Die HSK hat in ihrem Gutachten die Frage der Rückholbarkeit der Abfälle geprüft und grundsätzlich als machbar bewertet. In den technischen Berichten zum Entsorgungsnachweis Opalinuston hat die Nagra die wichtigsten Aspekte der Überwachung und des stufenweisen Verschlusses des geologischen Tiefenlagers dargelegt. Das Überwachungskonzept und die Rückholbarkeit der Abfälle sind in der jetzigen Phase des Machbarkeitsnachweises in groben Zügen skizziert. Das vorgelegte Konzept erfüllt die Anforderungen des neuen Kernenergiegesetzes. Es weist nach Ansicht der HSK noch einige offene Punkte auf, welche die grundsätzliche Machbarkeit aber nicht in Frage stellt (siehe Kapitel 3.4 und 3.5 des HSK-Gutachtens). Die Detailausführungen zur Rückholung der Behälter müssen, falls das Projekt weitergeführt wird, im Hinblick auf das Rahmenbewilligungsgesuch noch genauer erarbeitet werden und dabei auch die verschiedenen möglichen Szenarien, die zum Entscheid eines Rückholens der Abfälle führen könnten, aufzeigen. Vor der Inbetriebnahme eines geologischen Tiefenlagers sind gemäss Kernenergieverordnung Art.65 die für die Rückholung erforderlichen Techniken und deren Funktionstüchtigkeit vor Ort in einem untertägigen Felslabor nachzuweisen.

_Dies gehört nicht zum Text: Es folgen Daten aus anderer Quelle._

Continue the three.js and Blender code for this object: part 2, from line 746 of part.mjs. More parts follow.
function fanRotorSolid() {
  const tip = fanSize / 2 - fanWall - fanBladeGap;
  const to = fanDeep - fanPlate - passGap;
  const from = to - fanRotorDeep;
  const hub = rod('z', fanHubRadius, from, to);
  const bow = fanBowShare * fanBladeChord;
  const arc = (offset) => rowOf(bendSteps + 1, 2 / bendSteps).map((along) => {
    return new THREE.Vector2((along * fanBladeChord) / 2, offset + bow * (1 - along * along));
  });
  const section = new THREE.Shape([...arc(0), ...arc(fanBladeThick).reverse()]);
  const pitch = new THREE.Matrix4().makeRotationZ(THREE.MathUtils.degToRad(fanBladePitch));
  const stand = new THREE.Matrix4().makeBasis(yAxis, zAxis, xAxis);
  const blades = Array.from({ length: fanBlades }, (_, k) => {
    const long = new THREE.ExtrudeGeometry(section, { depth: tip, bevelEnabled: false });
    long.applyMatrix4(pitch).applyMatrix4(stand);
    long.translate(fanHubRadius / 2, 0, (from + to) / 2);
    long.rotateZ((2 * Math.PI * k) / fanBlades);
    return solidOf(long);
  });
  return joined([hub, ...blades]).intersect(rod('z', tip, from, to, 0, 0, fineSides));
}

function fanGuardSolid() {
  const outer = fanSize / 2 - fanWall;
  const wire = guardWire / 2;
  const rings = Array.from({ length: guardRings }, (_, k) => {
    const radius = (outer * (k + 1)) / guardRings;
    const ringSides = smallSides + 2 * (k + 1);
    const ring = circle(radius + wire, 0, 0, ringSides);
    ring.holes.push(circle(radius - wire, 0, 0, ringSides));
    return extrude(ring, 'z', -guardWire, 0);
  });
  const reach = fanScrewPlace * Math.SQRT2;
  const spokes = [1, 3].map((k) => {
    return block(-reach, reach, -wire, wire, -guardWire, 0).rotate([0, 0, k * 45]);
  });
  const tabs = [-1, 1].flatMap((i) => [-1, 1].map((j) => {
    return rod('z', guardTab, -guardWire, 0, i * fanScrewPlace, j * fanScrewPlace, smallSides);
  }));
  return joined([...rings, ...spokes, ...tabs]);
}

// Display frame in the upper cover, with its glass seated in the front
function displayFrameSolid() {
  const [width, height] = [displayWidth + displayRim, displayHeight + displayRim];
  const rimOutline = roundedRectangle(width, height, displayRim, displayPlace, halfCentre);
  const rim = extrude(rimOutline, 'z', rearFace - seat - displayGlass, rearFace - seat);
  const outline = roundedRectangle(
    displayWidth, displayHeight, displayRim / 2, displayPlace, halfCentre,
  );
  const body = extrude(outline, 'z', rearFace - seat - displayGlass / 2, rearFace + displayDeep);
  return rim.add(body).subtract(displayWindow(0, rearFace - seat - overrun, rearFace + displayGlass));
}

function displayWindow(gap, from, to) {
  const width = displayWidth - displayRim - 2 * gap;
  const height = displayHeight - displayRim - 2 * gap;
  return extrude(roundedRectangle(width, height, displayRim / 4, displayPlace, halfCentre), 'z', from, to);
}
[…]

Die Frage der Rückholbarkeit der Abfälle wurde nicht nur im Lagerkonzept der Nagra sondern auch in den Endlagerkonzepten anderer Länder in den vergangenen Jahren untersucht oder diskutiert (u.a. Belgien, Frankreich, Schweden, Finnland). Viele Endlagerkonzepte sehen die Rückholbarkeit als eine mögliche Option vor, in einigen Ländern ist sie im Gesetz verankert (siehe Tabelle 76-80 – 1). In Schweden ist die Option der Rückholung der Abfälle im Gesetz nicht enthalten, die Behörden verlangen aber ein stufenweises Vorgehen bezüglich der Realisierung eines Endlagers für abgebrannte Brennelemente: in einem ersten Schritt soll in einem Demonstrations-Endlager mit ca. 5-10% des Abfallinventars und einem Monitoringprogramm die Funktionsfähigkeit des Barrierensystems nachgewiesen werden. Bei positiver Bewertung soll dann in einem zweiten Schritt das Endlager vollständig erstellt werden.
b) Einlagerungskonzept
Der Fragesteller weist auf das schwedische Konzept der vertikalen Einlagerung der Behälter hin, welches eine einfachere Rückholung gewährleisten würde. Dazu ist festzuhalten, dass beim schwedischen Einlagerungskonzept nicht primär die Frage der Rückholbarkeit im Vordergrund steht sondern sicherheitstechnische Überlegungen. Neben der vertikalen Einlagerung erwägt SKB (Svensk Kärnbränslehantering AB) heute auch die Möglichkeit einer horizontalen Einlagerung der Behälter (siehe www.skb.se). Das horizontale Einlagerungskonzept ermöglicht nach Ansicht von SKB eine bessere Ausnützung der Platzverhältnisse und eine Verstärkung der Bentonitbarriere und damit eine grössere Sicherheit. Zudem würde das Ausbruchvolumen an Gestein und damit die Beeinflussung der hydrogeologischen Verhältnisse geringer. Eine Studie von SKB zeigt, dass die evaluierten Rückholtechniken auch bei einer horizontalen Einlagerung der Behälter angewendet werden können (SKB Technical Report TR-00-15).
c) Überwachung
Was die Frage der Überwachung des Lagers betrifft ist festzuhalten, dass dieser Aspekt in der Schweiz im Kernenergiegesetz (KEG) und in der Kernenergieverordnung (KEV) festgeschrieben ist. Das Gesetz ist dabei weitgehend den Empfehlungen der Expertengruppe Entsorgungskonzepte für radioaktive Abfälle (EKRA 2000) gefolgt. Das Gesetz schreibt vor, dass nach der Einlagerung der Abfälle vor dem Verschluss des Gesamtlagers eine Überwachungs- und Beobachtungsphase folgt, während welcher das Verhalten des gesamten Barrierensystems in einem sogenannten Pilotlager überwacht wird (KEG Art. 37 – 39 und KEV Art. 11 und 64 – 68). Die Bauweise des Pilotlagers und die Art der Einlagerung der Abfälle und der Verfüllung müssen dabei dem Hauptlager entsprechen. Die Resultate der Überwachung liefern die Grundlagen zur Bestätigung der Langzeitsicherheit bzw. die Entscheidungsgrundlagen, ob Abfälle allenfalls aus dem Hauptlager rückgeholt werden müssen. Der Bundesrat ordnet nach Ablauf der Beobachtungsphase die Verschlussarbeiten an, wenn der dauernde Schutz von Mensch und Umwelt gewährleistet ist (KEG Art. 39).